CCA section in Fig. 8.7a was considered to be a thick-walled circular cylinder in order to theoretically calculate stretch ratio in radial and circumferential directions by using a cylindrical coordinate system, that is, (e _r, e _θ, e _z). Therefore the deformation field of the CCA section over one cardiac cycle could be calculated from two successive motions [17]. Three configurations were considered as ${\Omega_0}$ : stress free and excised configuration $(R,\Theta, Z)$ ; ${\Omega_1}$ : intact and unloaded configuration (ρ, ϕ, ξ); ${\Omega_2}$ : in vivo loaded configuration (r, θ, z). The three configurations can be found in Fig. 8.8.

Fig. 8.8

Three different configurations of the intact CCA from stress free to load free and loaded state

If a material particle is considered in the arterial wall, such as the particle indicated by ‘

’ in Fig. 8.8, then $X(R,\Theta, Z)$ , $\tilde{x}(\rho, \phi, \xi )$ , x(r, θ, z) are the configurations of ${\Omega_0}$ , ${\Omega_1}$ , and ${\Omega_2}$ , respectively. By employing the relations from Humphrey [17],

$\rho =\rho (R),\quad \phi =\left( {\frac{\pi }{{{\Theta_0}}}} \right)\Theta, \quad \xi =\Lambda Z$

(8.2)

$r=r(\rho, t),\quad \theta =\phi, \quad z=\lambda \xi$

(8.3)

where t is the time, Θ ₀ is the open angle when arterial wall is excised. Λ is the axial stretch accounting for axial residual stress from ${\Omega_0}$ to ${\Omega_1}$ . λ is the in vivo load-induced axial stretch, which is assumed to be constant over cardiac cycles. R _i and r _i are the inner radiuses in ${\Omega_0}$ and ${\Omega_2}$ ; R _m and r _m are the radiuses at the medial–adventitial interface.

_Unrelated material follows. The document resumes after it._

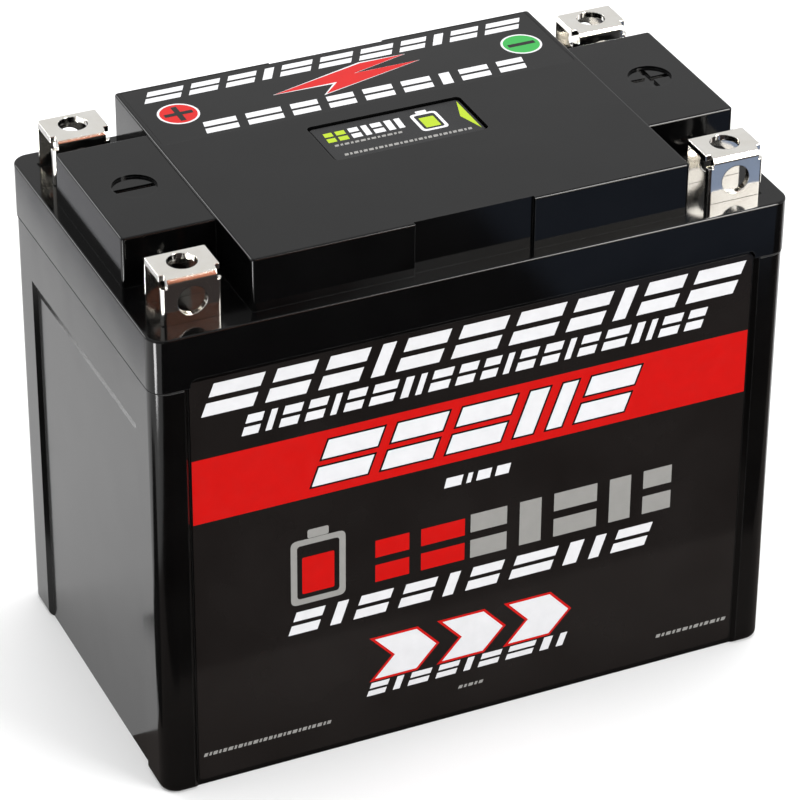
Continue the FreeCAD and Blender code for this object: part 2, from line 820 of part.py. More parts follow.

The deformation gradient tensor from ${\Omega_0}$ to ${\Omega_2}$ can be defined as $F=\partial x(X)/\partial X$ , that is

$F=\left[ {\begin{array}{*{20}{c}} {\frac{{\partial r}}{{\partial R}}} & {} & {} \\ {} & {\frac{{\pi r}}{{{\Theta_0}R}}} & {} \\ {} & {} & {\lambda \Lambda } \\ \end{array}} \right]=\left[ {\begin{array}{*{20}{c}} {{\lambda_r}} & {} & {} \\ {} & {{\lambda_{\theta }}} & {} \\ {} & {} & {{\lambda_z}} \\ \end{array}} \right]$

(8.4)

where λ _r, λ _θ, and λ _zare principle stretch ratios in radial, circumferential, and axial directions. The left and right Cauchy–Green tensors are

$B=F{F^{\mathrm{T}}},\quad C={F^{\mathrm{T}}}F$

(8.5)

The local volume ratio is

$J= \det (F)={\lambda_r}{\lambda_{\theta }}{\lambda_z}$

(8.6)

Generally arterial wall is considered to be impressible, therefore J = 1. Then by applying (8.2)–(8.6) with J = 1,

$R\partial R=\frac{{\pi \lambda \Lambda }}{{{\Theta_0}}}r\partial r$

(8.7)

Integrating from r _i and R _i to r and R respectively,

$R=\sqrt{{\left( {R_{\mathrm{m}}^2-\frac{{\pi \lambda \Lambda }}{{{\Theta_0}}}\left( {r_{\mathrm{m}}^2-{r^2}} \right)} \right)}}$

(8.8)

Therefore the stretch ratio in radial direction is

${\lambda_r}=\frac{{{\Theta_0}}}{{\pi \lambda \Lambda }}\cdot \frac{R}{r}=\frac{{{\Theta_0}}}{{\pi \lambda \Lambda }}\cdot \frac{{\sqrt{{\left( {R_{\mathrm{m}}^2-\frac{{\pi \lambda \Lambda }}{{{\Theta_0}}}\left( {r_{\mathrm{m}}^2-{r^2}} \right)} \right)}}}}{r}$

(8.9)

3.3 Constitutive Modeling of Arterial Wall

The mechanical response of the CCA section is considered to be anisotropic hyperelastic. Because the material properties in adventitial layer is different from medial layer, and different collagen fiber configurations compared to medial layer, in order to simplify the solution procedure, as in Masson’s study [22], only medial and intimal layers were studied in this study. The strain energy function proposed by Gasser [14] was used to model the CCA section with two families of collagen fibers embedded in a soft incompressible ground matrix, which is also available in Abaqus 6.8. The associated strain energy function W is

$\begin{array}{ll} W&=a({I_1}-3)+\frac{{{k_1}}}{{2{k_2}}}\sum\limits_{f=1}^N \left( {{{\mathrm{e}}^{{{k_2}{{{\langle {E_f}\rangle}}^2}}}}-1} \right)\\ &\quad+\frac{1}{D}\left( {\frac{{{(J)^2}-1}}{2}-\ln J} \right)\end{array}$

(8.10)

${E_f}=\kappa ({I_1}-3)+(1-3\kappa )({I_{4(ff) }}-1)$

(8.11)

a, D, k ₁, and k ₂ are material parameters. κ denotes the level of dispersion in the fiber directions, in this study κ = 0, which means fibers from one family are perfectly aligned along one direction. f represents one fiber family, N is the total number of fiber families. Two families of fibers (f ₁, f ₂) are considered in this study (N = 2), and the fibers only distribute in circumferential and axial directions, no fiber in radial direction, as shown in Fig. 8.9. The angles of f ₁ and f ₂ with circumferential direction are $\varphi_{1}$ and $\varphi_{2}$ . In this study, $\varphi_{1}$ is equal to $\varphi_{2}$ .